The Visible and Infrared sensors, that are the heart
of the VIR imaging spectrometer, are housed in the
same optical subsystem. The instrument is derived
from the VIRTIS experiment that is presently flying
on the Rosetta mission. Figure 2 shows the result of
in-flight calibration of VIRTIS, compared with the
ground-based measurements. The difference at the
long wavelengths is due to the higher temperature of
the VIRTIS box in-flight.
The optics module OM (Figure 3) contains the
optical system, scan mirror, the entrance and
sunshield, cover, shutter, cryocooler, in-flight
calibration units (lamps), radiators, focal plane
arrays (FPAs), and the proximity electronics
(PEM). The OM architecture has been maintained
as similar as possible to the VIRTIS for Rosetta;
only the spacecraft-instrument interfaces have been
modified. The optical concept is inherited from the
visible channel of the Cassini Visible Infrared
Mapping Spectrometer (VIMS-V) developed at
Galileo Avionica. This concept matches a Shafer
telescope to an Offner grating spectrometer to
disperse a line image across two FPAs. The Shafer
telescope and Offner spectrometer are aligned separately,
then mounted and co-aligned.
The Shafer telescope combines an inverted Burch telescope and
an Offner relay (M4/6 and M5). The Offner relay takes the curved,
anastigmatic VIR virtual image of the inverted telescope and makes
it flat and real without losing the anastigmatic quality. Coma
optical aberration is eliminated by putting the aperture stop on
M5 near the center of curvature of the primary mirror and thus
making the telescope monocentric. The result is a telescope
system that relies only on spherical mirrors yet remains
diffraction limited over an appreciable portion of the spectrum
and all vertical field (slit direction). The Shafer telescope is
matched to the Offner grating spectrometer because both are
telecentric; the entrance pupil is positioned in the front focal
length (FFL) of the optical system at 750 mm in front of the
primary mirror (M1). Because the pupil optics conjugate is on
the grating, the same spectral beam splitting is performed for
each FOV angle. The grating profiles are holographically recorded
into a photoresist and then etched with an ion beam. Higher groove
density in the central 30% of the conjugate pupil area generates
the higher spectral resolution required in the "visible" channel,
extending from the ultra-violet to the near infrared. The smaller
pupil area allows the visible channel to operate partially
coherently and achieve a smaller point spread function.
A laminar grating is used for the visible channel’s pupil zone to
increase the grating efficiency spectrum and compensate for low
solar energy and low CCD quantum efficiency in the ultra-violet
and near infrared regions.

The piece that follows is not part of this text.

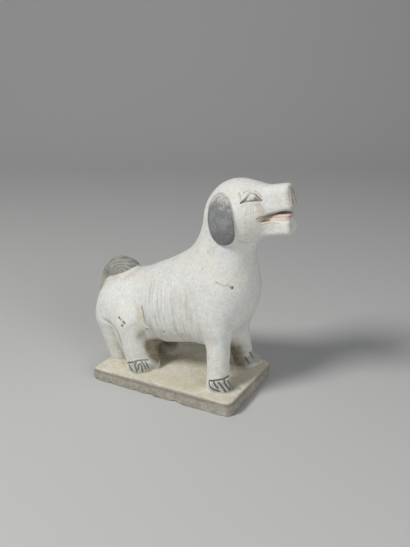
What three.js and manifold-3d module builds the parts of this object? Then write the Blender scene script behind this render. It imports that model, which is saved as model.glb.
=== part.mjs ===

This improves the instrument’s dynamic
range by increasing the S/N at the extreme wavelengths and
preventing saturation in the central wavelengths. For the
infrared zones, a blazed groove profile is used that results in a
peak efficiency at 5 µm to compensate for the low signal levels
expected at this wavelength. These features, combined with custom
designed FPAs, result in an instrument able to collect spectra of
very large dynamic range with high spatial resolution
that satisfies Dawn’s requirements.
The Dawn mission has been selected as NASA’s ninth Discovery
mission to be launched in May 2006 to orbit both Vesta and Ceres.
This list has been established to keep members of the scientific
community informed about the Dawn mission.
Dawn’s Early Light is published on an occasional basis and
distributed electronically. To contribute material or query the
team, email us at dawnnews@igpp.ucla.edu.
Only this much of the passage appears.